And with a stroke of a pen, Britain sells Tibet to China and bins one of Tibet’s best international law arguments to exist as a state.
[I]n the British view China’s control over Tibet was limited to a condition once known as suzerainty, somewhat similar to administering a protectorate. Britain, alone among major powers, had exchanged official agreements with the Tibetan government before the Chinese takeover in 1951, so it could scarcely have said otherwise unless it was to vitiate those agreements. (New York Times)
Yet on 29 Oct, foreign secretary David Miliband said that:
.. after almost a century of recognizing Tibet as an autonomous entity, Britain had changed its mind. Mr. Miliband said that Britain had decided to recognize Tibet as part of the People’s Republic of China. He even apologized that Britain had not done so earlier. (Ibid.)
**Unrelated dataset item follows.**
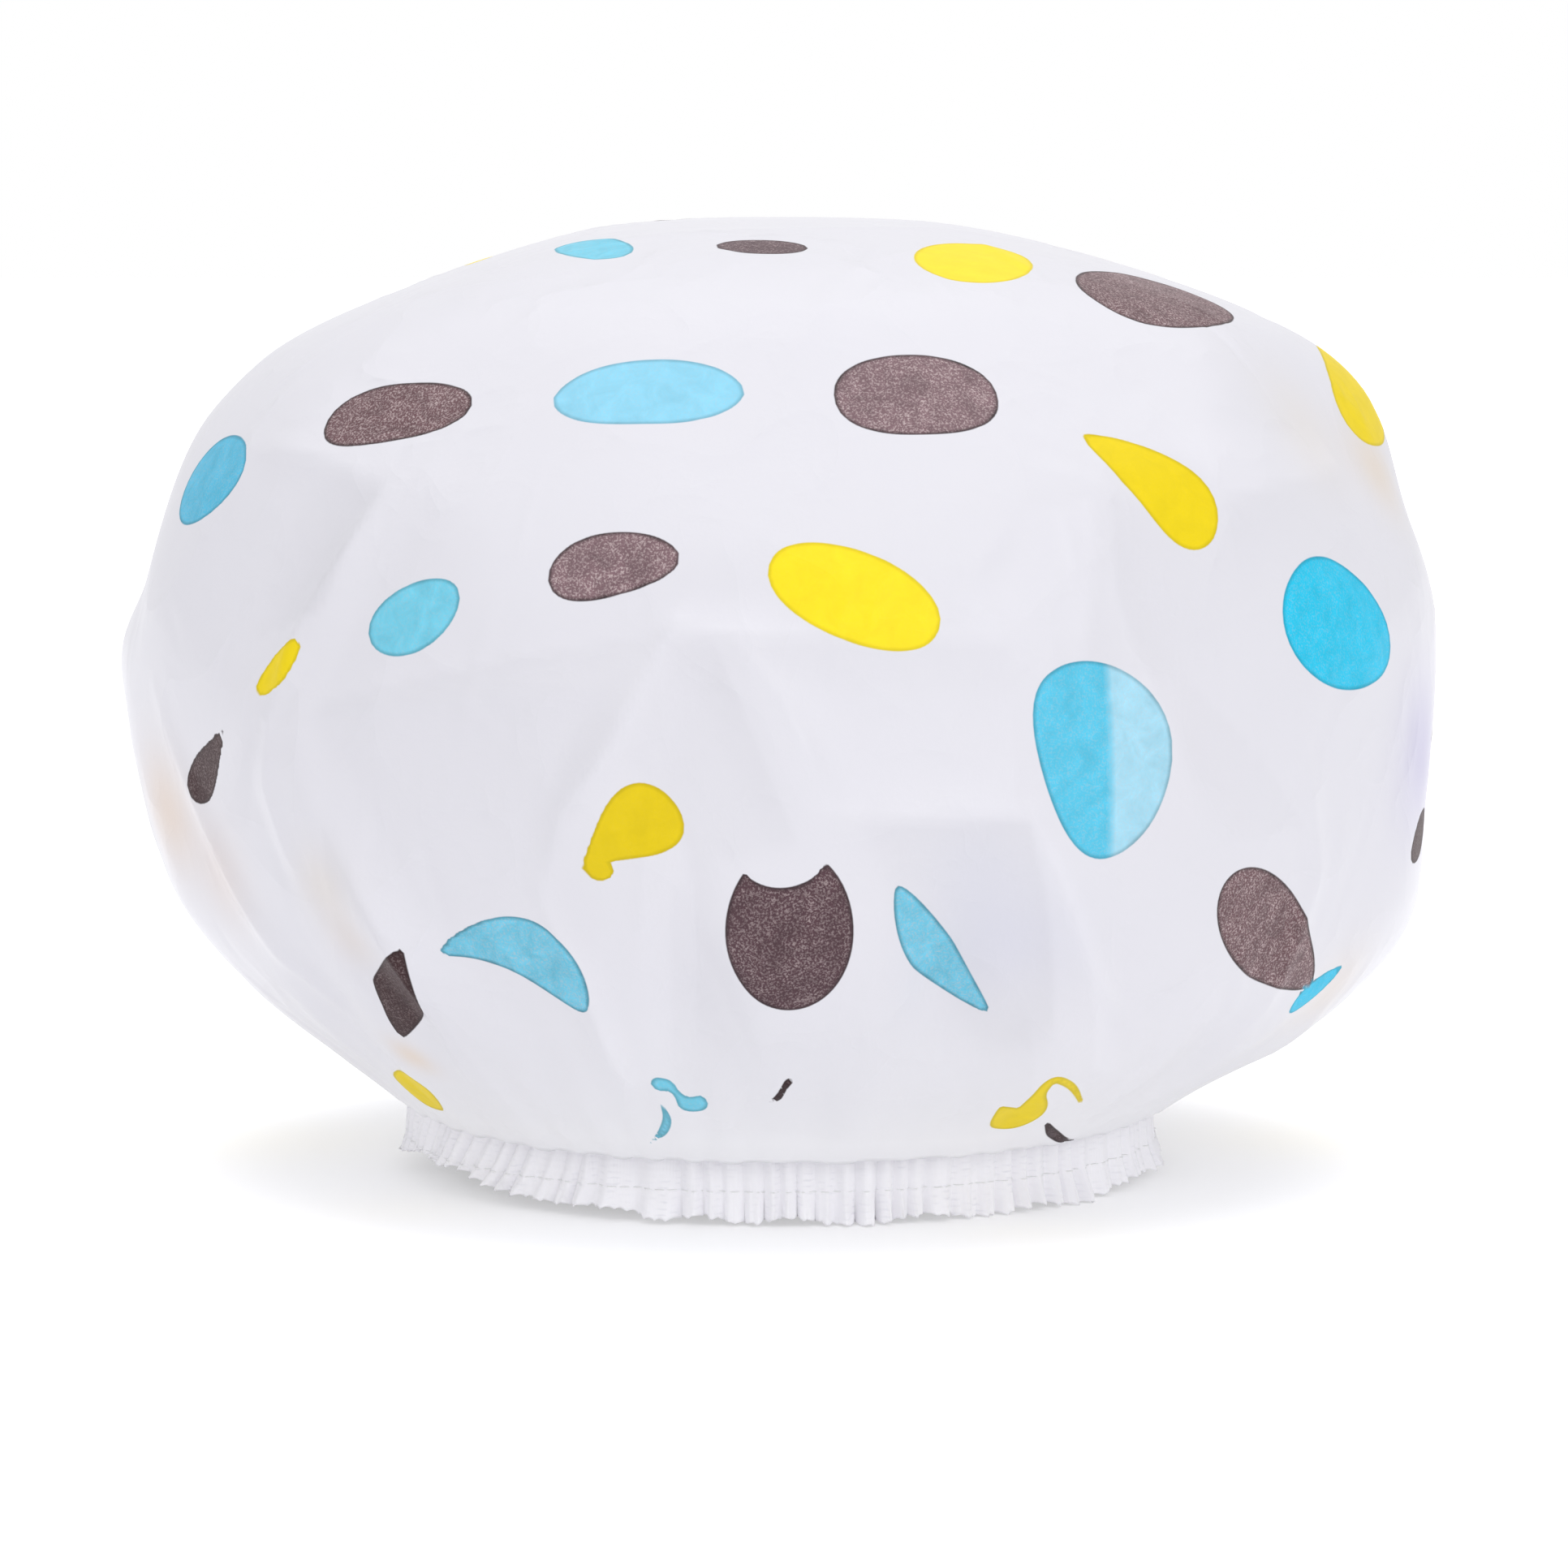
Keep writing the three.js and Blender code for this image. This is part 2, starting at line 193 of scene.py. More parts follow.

So who cares about a 100 year-old mouldy document?These things are written to be broken, right?
But the decision has wider implications. India’s claim to a part of its northeast territories, for example, is largely based on the same agreements — notes exchanged during the Simla convention of 1914, which set the boundary between India and Tibet — that the British appear to have just discarded. That may seem minor to London, but it was over those same documents that a major war between India and China was fought in 1962, as well as a smaller conflict in 1987.
But why? Apparently Britain wanted China to pump more money into the International Monetary Fund. Removing Tibet’s most influential legal argument may have been the price.